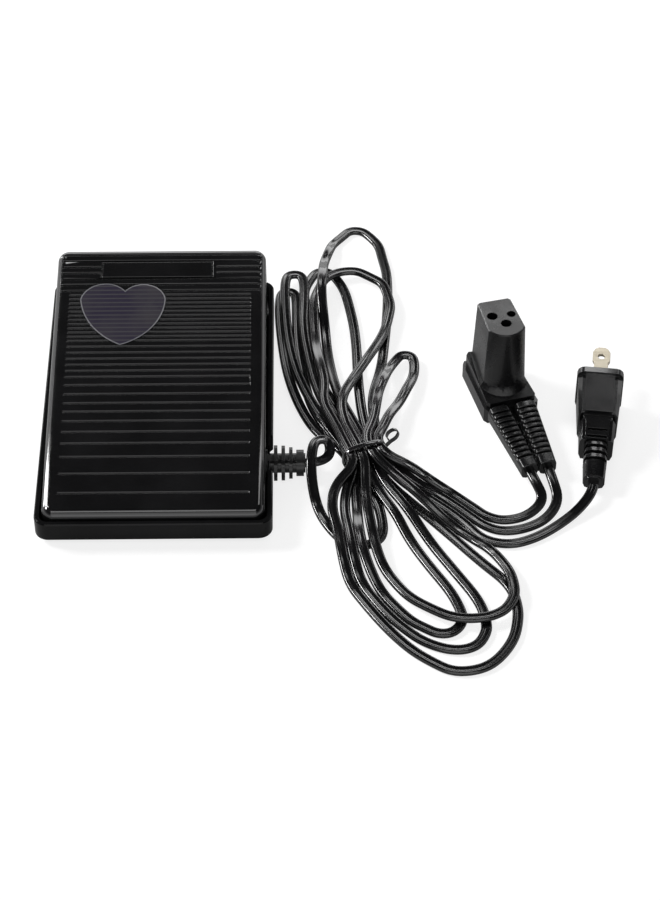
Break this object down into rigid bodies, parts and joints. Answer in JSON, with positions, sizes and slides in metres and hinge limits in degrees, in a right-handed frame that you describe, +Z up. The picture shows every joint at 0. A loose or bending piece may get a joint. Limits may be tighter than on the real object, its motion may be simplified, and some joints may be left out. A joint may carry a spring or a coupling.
{
  "type": "sewing machine foot pedal",
  "caption": "Wedge-shaped foot pedal with a hinged ribbed treadle over a tray, a bundled lead with a three-hole machine connector and a flat-blade mains plug.",
  "frame": {"origin": "centre of the base's footprint, on the floor under its rubber feet", "axes": "+Z up, +Y from the heel to the raised toe end, +X towards the side where the cord comes out"},
  "size_m": [0.2562, 0.2789, 0.045],
  "materials": {
    "tray_black": "moulded ABS, glossy black",
    "cover_black": "moulded ABS, glossy black with a ribbed tread",
    "foot_rubber": "matt black rubber",
    "label_violet": "die-cut translucent violet film, plain",
    "steel": "bright zinc-plated steel",
    "spring_steel": "drawn spring wire",
    "screw_steel": "zinc-plated screws",
    "lever_nylon": "natural nylon",
    "contact_brass": "stamped brass",
    "board": "phenolic paper board",
    "heat_sink_aluminium": "extruded aluminium",
    "component_black": "black moulding",
    "capacitor_yellow": "yellow box film capacitor",
    "choke": "enamelled winding on a drum core",
    "resistor": "lacquered carbon film resistors",
    "terminal_white": "white polyamide",
    "wire": "single insulated wires",
    "relief_black": "soft black PVC",
    "cord_black": "flat black PVC cord",
    "tie_black": "plastic-covered wire tie",
    "connector_black": "moulded black PVC, half matt",
    "boot_black": "soft black PVC, ribbed",
    "plug_black": "moulded black PVC",
    "blade_nickel": "nickel-plated brass blades"
  },
  "bodies": {
    "base": {"base_tray": "tray_black", "rubber_feet": "foot_rubber", "hinge_rod": "steel", "stop_brackets": "steel", "return_spring": "spring_steel", "lever_pin": "steel", "resistance_plate": "board", "circuit_board": "board", "pan_screws": "screw_steel", "heat_sink": "heat_sink_aluminium", "triac": "component_black", "film_capacitor": "capacitor_yellow", "suppression_choke": "choke", "resistors": "resistor", "terminal_block": "terminal_white", "terminal_screws": "screw_steel", "cord_clamp": "component_black", "strain_relief": "relief_black", "lead_tail": "cord_black", "inner_wires": "wire", "pedal_lead": "cord_black", "first_hank": "cord_black", "second_hank": "cord_black", "machine_lead": "cord_black", "machine_return": "cord_black", "mains_lead": "cord_black", "cord_tie": "tie_black", "connector_body": "connector_black", "contact_sleeves": "contact_brass", "boot_left": "boot_black", "boot_right": "boot_black", "plug_body": "plug_black", "plug_relief": "boot_black", "plug_blades": "blade_nickel"},
    "treadle": {"treadle_cover": "cover_black", "heart_label": "label_violet"},
    "lever": {"control_lever": "lever_nylon", "wiper_contact": "contact_brass"}
  },
  "joints": [
    {"name": "treadle_hinge", "type": "hinge", "parent": "base", "child": "treadle", "pos_m": [0, -0.066, 0.009], "axis": [1, 0, 0], "range_deg": [-3.1, 0], "stiffness_Nm_per_rad": 14, "springref_deg": 3.72, "deforming": ["return_spring"]},
    {"name": "lever_pivot", "type": "hinge", "parent": "base", "child": "lever", "pos_m": [0.0131, 0.046, 0.01], "axis": [1, 0, 0], "range_deg": [0, 11.2]}
  ],
  "couplings": [
    {"joint": "lever_pivot", "follows": "treadle_hinge", "ratio": -3.6}
  ]
}
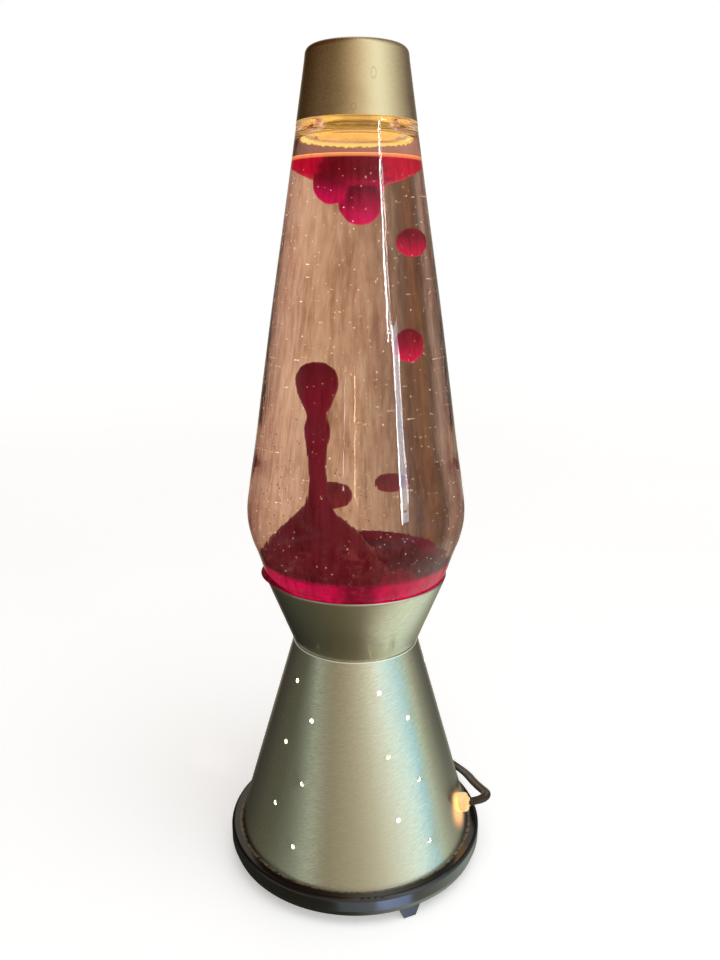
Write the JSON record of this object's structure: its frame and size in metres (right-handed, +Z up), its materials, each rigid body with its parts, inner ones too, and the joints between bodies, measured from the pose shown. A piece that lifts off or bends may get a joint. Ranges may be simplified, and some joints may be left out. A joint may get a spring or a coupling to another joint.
{
  "type": "lava lamp",
  "caption": "Lamp with a tapered glass bottle of liquid and wax on an hourglass metal base, with a bulb inside, a metal cap, pinholes in the cone and a mains cord.",
  "frame": {"origin": "on the table surface, on the lamp's axis, under the foot ring", "axes": "+Z up along the lamp's axis, -Y to the front, +X to the right, where the cord leaves"},
  "size_m": [0.1511, 0.248, 0.432],
  "materials": {
    "ring_plastic": "polished black moulding",
    "spun_metal": "brushed champagne lacquer",
    "cap_metal": "satin gold lacquer",
    "plate_steel": "black painted",
    "zinc_steel": "zinc plated",
    "rivet_metal": "plain",
    "gasket": "pressed fibre",
    "holder_moulding": "dark heat-resisting moulding",
    "brass": "plain",
    "solder": "dull",
    "insulator_glass": "dark glass bead",
    "cap_tin": "rolled",
    "bulb_glass": "clear",
    "stem_glass": "clear",
    "wire_steel": "plain wire",
    "bushing_nylon": "translucent natural nylon",
    "lead_jacket": "smooth",
    "cord_jacket": "smooth dark brown",
    "globe_glass": "clear, thick",
    "closure_tin": "lacquered",
    "liner": "soft",
    "wax": "smooth, slightly translucent",
    "liquid": "clear, faintly rose brown",
    "filament": "glowing coiled wire"
  },
  "bodies": {
    "base": {"base_ring": "ring_plastic", "bottom_plate": "plate_steel", "bottom_plate_screws": "zinc_steel", "bracket_rivets": "rivet_metal", "globe_gasket": "gasket", "inner_leads": "lead_jacket", "lampholder_body": "holder_moulding", "lampholder_centre_contact": "brass", "lampholder_screw": "zinc_steel", "lampholder_screw_shell": "brass", "lower_cone": "spun_metal", "plug_blades": "brass", "plug_body": "cord_jacket", "power_cord": "cord_jacket", "power_cord_coil": "cord_jacket", "power_cord_tail": "cord_jacket", "socket_bracket": "zinc_steel", "strain_relief": "bushing_nylon", "terminal_screws": "brass", "upper_cup": "spun_metal", "waist_rivets": "rivet_metal"},
    "globe": {"globe_glass": "globe_glass", "crown_closure": "closure_tin", "crown_liner": "liner", "heating_coil": "wire_steel", "wax_pool_and_column": "wax", "wax_hanging_mass": "wax", "lamp_liquid": "liquid"},
    "cap": {"top_cap": "cap_metal"},
    "bulb": {"bulb_contact_tip": "solder", "bulb_insulator": "insulator_glass", "bulb_screw_cap": "cap_tin", "bulb_envelope": "bulb_glass", "bulb_stem": "stem_glass", "bulb_support_wires": "wire_steel", "bulb_filament": "filament"},
    "wax_drop_upper": {"wax_drop_upper": "wax"},
    "wax_drop_middle": {"wax_drop_middle": "wax"},
    "wax_drop_rear_right": {"wax_drop_rear_right": "wax"},
    "wax_drop_rear_left": {"wax_drop_rear_left": "wax"}
  },
  "joints": [
    {"name": "globe_lift", "type": "slide", "parent": "base", "child": "globe", "axis": [0, 0, 1], "range_m": [0, 0.12]},
    {"name": "cap_lift", "type": "slide", "parent": "globe", "child": "cap", "axis": [0, 0, 1], "range_m": [0, 0.06]},
    {"name": "bulb_turn", "type": "hinge", "parent": "base", "child": "bulb", "pos_m": [0, 0, 0.05], "axis": [0, 0, 1], "range_deg": [0, 1080]},
    {"name": "wax_drop_upper_float", "type": "slide", "parent": "globe", "child": "wax_drop_upper", "axis": [0, 0, 1], "range_m": [-0.015, 0.018], "deforming": ["lamp_liquid"]},
    {"name": "wax_drop_middle_float", "type": "slide", "parent": "globe", "child": "wax_drop_middle", "axis": [0, 0, 1], "range_m": [-0.06, 0.015], "deforming": ["lamp_liquid"]},
    {"name": "wax_drop_rear_right_float", "type": "slide", "parent": "globe", "child": "wax_drop_rear_right", "axis": [0, 0, 1], "range_m": [-0.012, 0.06], "deforming": ["lamp_liquid"]},
    {"name": "wax_drop_rear_left_float", "type": "slide", "parent": "globe", "child": "wax_drop_rear_left", "axis": [0, 0, 1], "range_m": [-0.005, 0.06], "deforming": ["lamp_liquid"]}
  ]
}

▶ _PROBLEM TO WORK ON_: Above are the records. Identify each line that contains the word "frame".

▶ _RESPONSE BELOW_:
Break this object down into rigid bodies, parts and joints. Answer in JSON, with positions, sizes and slides in metres and hinge limits in degrees, in a right-handed frame that you describe, +Z up. The picture shows every joint at 0. A loose or bending piece may get a joint. Limits may be tighter than on the real object, its motion may be simplified, and some joints may be left out. A joint may carry a spring or a coupling.
  "frame": {"origin": "centre of the base's footprint, on the floor under its rubber feet", "axes": "+Z up, +Y from the heel to the raised toe end, +X towards the side where the cord comes out"},
Write the JSON record of this object's structure: its frame and size in metres (right-handed, +Z up), its materials, each rigid body with its parts, inner ones too, and the joints between bodies, measured from the pose shown. A piece that lifts off or bends may get a joint. Ranges may be simplified, and some joints may be left out. A joint may get a spring or a coupling to another joint.
  "frame": {"origin": "on the table surface, on the lamp's axis, under the foot ring", "axes": "+Z up along the lamp's axis, -Y to the front, +X to the right, where the cord leaves"},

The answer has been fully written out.